## Data rows
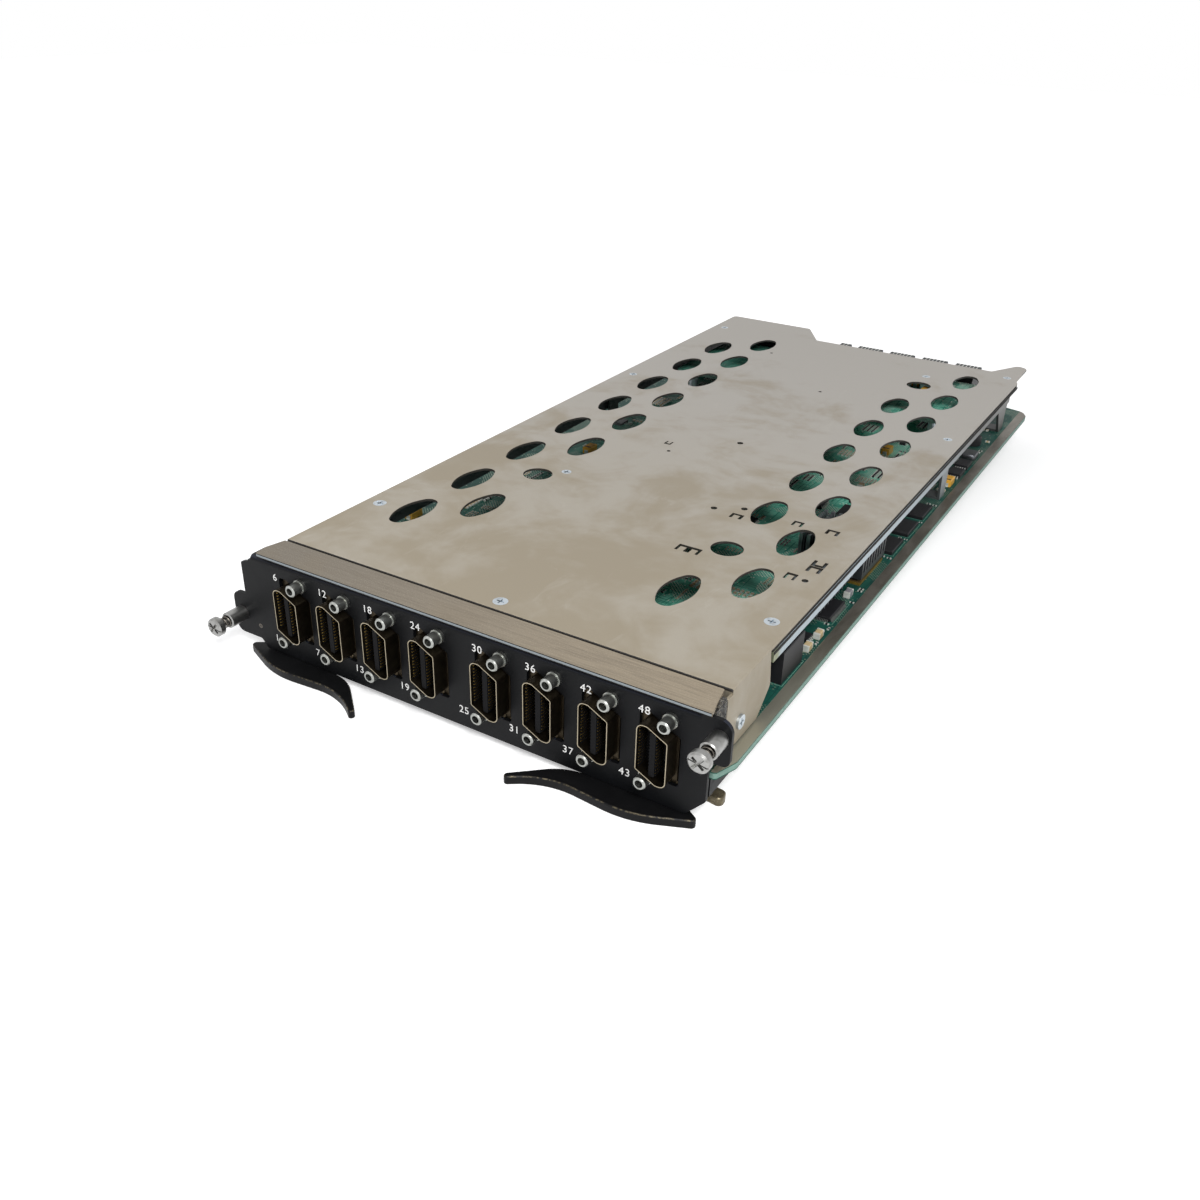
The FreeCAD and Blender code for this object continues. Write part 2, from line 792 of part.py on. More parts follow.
def rail_leg(corners, x_out):
    """A leg cut from the rail's sheet with a foot turned in on the board."""
    leg = rounded_face(corners, sideways).extrude(Vector(rail_sheet, 0, 0))
    leg.translate(Vector(x_out - rail_sheet, 0, 0))
    low = [y for y, z, radius in corners if z == board_top]
    foot = box(x_out - foot_reach, x_out, min(low), max(low), board_top, board_top + rail_sheet)
    return [leg, foot]


def side_rail(side):
    """Folded rail under a long edge of the cover, stepped for the gasket, on two legs."""
    t = rail_sheet
    out = cover_right
    step = out - rail_step
    inner = out - rail_flange_reach
    low = rail_low if side > 0 else left_rail_low
    section = rounded_face([
        (inner, cover_under, 0), (step, cover_under, 0.3), (step, rail_shelf, 0),
        (out, rail_shelf, 0.6), (out, low, 0), (out - t, low, 0),
        (out - t, rail_shelf - t, 0.2), (step - t, rail_shelf - t, 0.3),
        (step - t, cover_under - t, 0.2), (inner, cover_under - t, 0),
    ], upright).extrude(Vector(0, rail_back - rail_front, 0))
    section.translate(Vector(0, rail_front, 0))
    web = rail_shelf - t
    lean = low - 7.0
    middle = [(251.0, web, 0), (254.0, board_top, 0), (262.0, board_top, 0), (262.0, web, 0)]
    rear = [
        (leg_back - 19.0, web, 0), (leg_back - 17.0, lean + 2.0, 3.0), (leg_back - 8.5, board_top, 0),
        (leg_back, board_top, 0), (leg_back, lean, 1.0), (leg_back + 3.0, lean + 4.0, 1.0),
        (leg_back + 2.0, web, 0),
    ]
    end = rail_back + 1.0
    rail = joined([section] + rail_leg(middle, step) + rail_leg(rear, step))
    rail = rail.cut([
        box(out - t, out + 1, web_back, end, 0, web),
        box(step - t, out + 1, step_back, end, 0, cover_under - t),
    ])
    if side < 0:
        rail = mirrored(rail, (cover_left + cover_right) / 2.0)
    shanks = [post(cover_screw_shank + fit_gap, x, y, rail_low, card_height) for x, y in rail_screws(side)]
    return rail.cut(shanks)


def cover_gasket(side):
    """Dark strip in the rail's step, under the cover's edge."""
    x0 = cover_right - rail_step
    strip = box(x0, cover_right - 0.4, rail_front, step_back, rail_shelf, cover_under)
    if side < 0:
        strip = mirrored(strip, (cover_left + cover_right) / 2.0)
    return strip


def main_board():
    w = board_half
    board = rounded_face([
        (-w + 3.2, board_front, 1.5), (w - 3.2, board_front, 1.5), (w, board_front + 9.0, 4.0),
        (w, card_length - 9.0, 0), (w - 3.0, card_length - 3.0, 6.0),
        (w - 14.0, card_length, 2.0), (-w + 14.0, card_length, 2.0), (-w + 3.0, card_length - 3.0, 6.0),
        (-w, card_length - 9.0, 0), (-w, board_front + 9.0, 4.0),
    ], flat).extrude(Vector(0, 0, board_thick))
    board.translate(Vector(0, 0, board_under))
    holes = [post(tooling_radius, x, y, board_under - 1, board_top + 1) for x, y in tooling_holes()]
    return board.cut(holes)


def tooling_holes():
    """Plain holes near the board's corners."""
    reach = board_half - tooling_inset
    return [(x, y) for x in (-reach, reach) for y in (tooling_front, tooling_back)]


def backplane_connector(x1, columns):
    """Slotted module at the rear edge, combed along its top and open at its rear face."""
    pitch = backplane_column
    x0 = x1 - pitch * columns
    body = rounded_face([
        (backplane_front, board_top, 0), (card_length, board_top, 0),
        (card_length, board_top - 3.5, 0), (backplane_back, board_top - 3.5, 0.4),
        (backplane_back, backplane_top, 0.6), (backplane_front + 4.0, backplane_top, 1.0),
        (backplane_front, backplane_top - 5.0, 1.0),
    ], sideways).extrude(Vector(x1 - x0, 0, 0))
    body.translate(Vector(x0, 0, 0))
    slots = []
    for i in range(columns):
        middle = x0 + pitch * (i + 0.5)
        slots.append(box(middle - 0.45, middle + 0.45, backplane_back - 5.0, backplane_back + 1,
                         board_top + 1.5, backplane_top - 2.6))
    for i in range(1, columns):
        middle = x0 + pitch * i
        slots.append(box(middle - 0.4, middle + 0.4, backplane_front - 1, backplane_back + 1,
                         backplane_top - 1.3, backplane_top + 1))
    return body.cut(slots)


def package(x0, x1, y0, y1, height):
    """A moulded chip body with a bevelled top edge."""
    body = box(x0, x1, y0, y1, board_top, board_top + height)
    top = [e for e in body.Edges if e.BoundBox.ZMin > board_top + height - 1e-6]
    return body.makeChamfer(min(0.3, height / 4.0), top)


def power_module():
    return package(85.0, 99.4, 61.0, 80.0, 13.2)


def asic():
    """Ball grid package: thin substrate with a raised lid."""
    half = asic_across / 2.0
    rim = half - 1.6
    base = box(asic_x - half, asic_x + half, asic_y - half, asic_y + half, board_top, board_top + 1.2)
    lid = box(asic_x - rim, asic_x + rim, asic_y - rim, asic_y + rim, board_top, board_top + package_thick)
    return joined([base, lid])


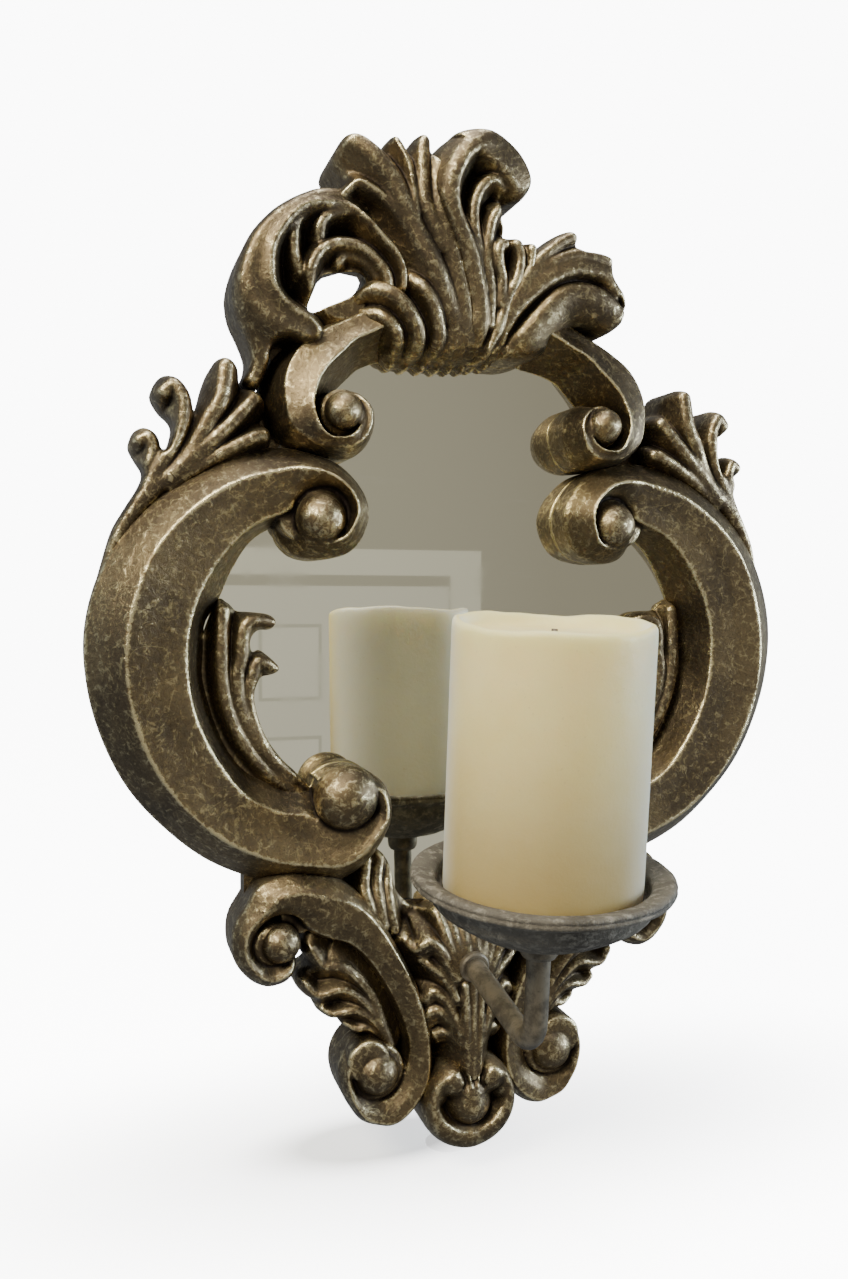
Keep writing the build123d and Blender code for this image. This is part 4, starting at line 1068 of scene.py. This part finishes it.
WICK_RADIUS, ARM_RADIUS = 0.0011, 0.00475
WICK_FOOT, WICK_STEP, WICK_BEND, WICK_BEND_START = 70, 3.2, 0.12, 5
wick_line = [DISH + UPWARD * ((WICK_FOOT + WICK_STEP * i) * MM)
             + SIDE * (WICK_BEND * max(i - WICK_BEND_START, 0) ** 1.5 * MM) for i in range(8)]
candle_shape = turned(candle_profile(), candle_wobble, 240)
wick_shape = tube(wick_line, WICK_RADIUS, lambda i: 0.00012 * math.sin(2.1 * i), 16)
arm_shape = tube(arm_route(), ARM_RADIUS, lambda i: 0.00006 * math.sin(2.3 * i))
for name, shape, key, body, slot, stands_for in (
        ("candle_wax", candle_shape, "wax", "candle", "wax", "candle"),
        ("wick_charred", wick_shape, "wick", "candle", "wick_cotton", "wick"),
        ("drip_dish_painted", turned(DISH_PROFILE, dish_wobble), "dish", "root", "dish_paint", "drip_dish"),
        ("candle_arm_painted", arm_shape, "arm", "root", "arm_bronze", "candle_arm")):
    declare(add_object(name, *shape, SAME_PLACE), paint[key], body, [stands_for])

NODE_PAINT = {
    "back": ("frame_back",), "mirror": ("mirror_glass",), "board": ("backing_board",),
    "steel": ("button_screws", "hanger_left", "hanger_right", "hanger_screws", "arm_washer", "arm_nut",
              "dish_screw", *[f"turn_button_{i}" for i in range(1, 5)]),
    "arm": ("ferrule", "socket_ring")}
for key, names in NODE_PAINT.items():
    for name in names:
        for slot_of_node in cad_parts[name].material_slots:
            slot_of_node.link = "OBJECT"
            slot_of_node.material = paint[key]


# ---- stage and lights ----------------------------------------------------------------------------
FLOOR = cad_box[0][2] - 0.012     # the sconce ends a little above the floor
FLOOR_GLOW = 10.0


def far_from(tree, place, centre, reach):
    """How far a place on the floor lies from a centre, as a part of the reach along x and y."""
    from_centre = {0: place, 1: (*centre, FLOOR)}
    near = node(tree, "ShaderNodeVectorMath", from_centre, operation="SUBTRACT").outputs[0]
    in_parts = {0: near, 1: (1 / reach[0], 1 / reach[1], 0)}
    part = node(tree, "ShaderNodeVectorMath", in_parts, operation="MULTIPLY").outputs[0]
    return node(tree, "ShaderNodeVectorMath", {0: part}, operation="LENGTH").outputs["Value"]


def studio_bowl():
    """A pale glowing floor that sweeps up into a round wall. It lights nothing, and a soft shadow of the
    sconce is painted into its glow under the frame."""
    flat, bend, rim, sides = 3.0, 1.5, 5.0, 96
    line = [(0.01, FLOOR), (flat, FLOOR)]
    line += [(flat + bend * math.sin(a), FLOOR + bend - bend * math.cos(a))
             for a in np.linspace(0.1, math.pi / 2, 12)]
    line += [(flat + bend, rim)]
    verts = [(r * math.cos(a), r * math.sin(a), z) for r, z in line for a in turns(sides)]
    mesh = bpy.data.meshes.new("floor")
    walls = skin(len(line), sides)[:-2]
    mesh.from_pydata(verts, [], walls + [tuple(range(sides))])
    mesh.polygons.foreach_set("use_smooth", [True] * len(mesh.polygons))
    made, tree, place = start_material("floor")
    colour = mix(tree, noise(tree, place, 3, 3), (0.9, 0.9, 0.9), (0.93, 0.93, 0.93))
    # Painted shadow: the glow is darkened under the sconce in a close dark core and a wide faint spread.
    close, wide = (spread(tree, far_from(tree, place, centre, reach), 0, 1, depth, 0)
                   for centre, reach, depth in (((-0.035, 0.012), (0.08, 0.035), 0.45),
                                                ((0.0, 0.01), (0.38, 0.15), 0.78)))
    glow_with_painted_shadow = mix(tree, math_node(tree, "ADD", close, wide), (1, 1, 1), (0.1, 0.1, 0.1))
    mesh.materials.append(finish(made, colour, 0.9, Emission_Color=glow_with_painted_shadow, Emission_Strength=FLOOR_GLOW))
    bowl = bpy.data.objects.new("floor", mesh)
    bpy.context.scene.collection.objects.link(bowl)
    bowl.visible_glossy = bowl.visible_diffuse = bowl.visible_shadow = False


studio_bowl()


def room_card(name, x0, z0, x1, z1, y, colour, glow):
    """An upright card behind the camera, given in metres, that only the mirror and the gloss see."""
    mesh = bpy.data.meshes.new(name)
    mesh.from_pydata([(x0, y, z0), (x1, y, z0), (x1, y, z1), (x0, y, z1)], [], [(0, 1, 2, 3)])
    made, colour = start_material(name)[0], (*colour, 1)
    mesh.materials.append(finish(made, colour, 0.9, Emission_Color=colour, Emission_Strength=glow))
    card = bpy.data.objects.new(name, mesh)
    bpy.context.scene.collection.objects.link(card)
    card.visible_camera = card.visible_shadow = card.visible_diffuse = False


# A wall, and on it a panelled door in its trim.
GLOW, PAINTED, PANEL_EDGE = 0.75, (0.50, 0.48, 0.42), 0.008
room_card("wall_card", -4, -3.0, 7, 3, -2.02, (0.36, 0.335, 0.285), 0.55)
room_card("door_trim_top", 0.10, 0.036, 0.79, 0.098, -2.0, PAINTED, GLOW)
room_card("door_trim_side", 0.71, -1.6, 0.79, 0.098, -1.995, PAINTED, GLOW)
room_card("door_leaf", 0.10, -1.6, 0.71, 0.01, -2.005, (0.48, 0.46, 0.41), GLOW)
for number, (x0, z0, x1, z1) in enumerate(((0.24, -0.26, 0.39, -0.08), (0.46, -0.26, 0.61, -0.08),
                                           (0.24, -0.85, 0.39, -0.345), (0.46, -0.85, 0.61, -0.345))):
    room_card(f"door_groove_{number}", x0, z0, x1, z1, -2.003, (0.36, 0.345, 0.30), GLOW)
    room_card(f"door_panel_{number}", x0 + PANEL_EDGE, z0 + PANEL_EDGE, x1 - PANEL_EDGE, z1 - PANEL_EDGE,
              -2.001, (0.50, 0.48, 0.43), GLOW)


def area_light(name, place, size, power, colour=(1, 1, 1), target=(0, 0, 0)):
    """A soft square light aimed at a point. size is in metres and power in watts."""
    data = bpy.data.lights.new(name, "AREA")
    data.size = size
    data.energy = power
    data.color = colour
    lamp = bpy.data.objects.new(name, data)
    lamp.location = place
    lamp.rotation_euler = (Vector(target) - Vector(place)).to_track_quat("-Z", "Y").to_euler()
    bpy.context.scene.collection.objects.link(lamp)


area_light("key", (-1.0, -0.9, 1.1), size=0.6, power=42, colour=(1.0, 0.925, 0.73))
area_light("fill", (1.5, -0.5, 0.1), size=0.5, power=25, colour=(0.74, 0.87, 1.0))
area_light("top", (0.0, -0.1, 1.3), size=0.6, power=13)
area_light("bounce", (-0.9, 0.35, 0.1), size=0.5, power=0.7, colour=(0.9, 1.0, 0.93), target=(0, -0.1, 0))

world = bpy.data.worlds.new("studio")
bpy.context.scene.world = world
world.use_nodes = True
sky = world.node_tree.nodes["Background"]
sky.inputs["Color"].default_value = (0.86, 0.93, 1, 1)
sky.inputs["Strength"].default_value = 0.3
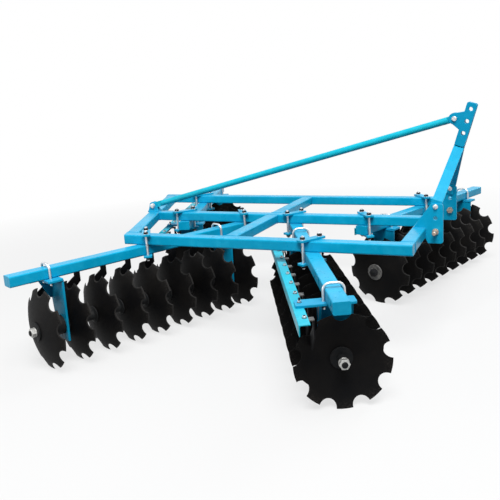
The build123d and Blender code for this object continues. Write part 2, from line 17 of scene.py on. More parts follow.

## The task
Begin with the line that has "Keep writing the" in the listing above and end after the line that has "FLOOR_GLOW = 10.0"; output those lines exactly.

## Exercise answer
Keep writing the build123d and Blender code for this image. This is part 4, starting at line 1068 of scene.py. This part finishes it.
WICK_RADIUS, ARM_RADIUS = 0.0011, 0.00475
WICK_FOOT, WICK_STEP, WICK_BEND, WICK_BEND_START = 70, 3.2, 0.12, 5
wick_line = [DISH + UPWARD * ((WICK_FOOT + WICK_STEP * i) * MM)
             + SIDE * (WICK_BEND * max(i - WICK_BEND_START, 0) ** 1.5 * MM) for i in range(8)]
candle_shape = turned(candle_profile(), candle_wobble, 240)
wick_shape = tube(wick_line, WICK_RADIUS, lambda i: 0.00012 * math.sin(2.1 * i), 16)
arm_shape = tube(arm_route(), ARM_RADIUS, lambda i: 0.00006 * math.sin(2.3 * i))
for name, shape, key, body, slot, stands_for in (
        ("candle_wax", candle_shape, "wax", "candle", "wax", "candle"),
        ("wick_charred", wick_shape, "wick", "candle", "wick_cotton", "wick"),
        ("drip_dish_painted", turned(DISH_PROFILE, dish_wobble), "dish", "root", "dish_paint", "drip_dish"),
        ("candle_arm_painted", arm_shape, "arm", "root", "arm_bronze", "candle_arm")):
    declare(add_object(name, *shape, SAME_PLACE), paint[key], body, [stands_for])

NODE_PAINT = {
    "back": ("frame_back",), "mirror": ("mirror_glass",), "board": ("backing_board",),
    "steel": ("button_screws", "hanger_left", "hanger_right", "hanger_screws", "arm_washer", "arm_nut",
              "dish_screw", *[f"turn_button_{i}" for i in range(1, 5)]),
    "arm": ("ferrule", "socket_ring")}
for key, names in NODE_PAINT.items():
    for name in names:
        for slot_of_node in cad_parts[name].material_slots:
            slot_of_node.link = "OBJECT"
            slot_of_node.material = paint[key]


# ---- stage and lights ----------------------------------------------------------------------------
FLOOR = cad_box[0][2] - 0.012     # the sconce ends a little above the floor
FLOOR_GLOW = 10.0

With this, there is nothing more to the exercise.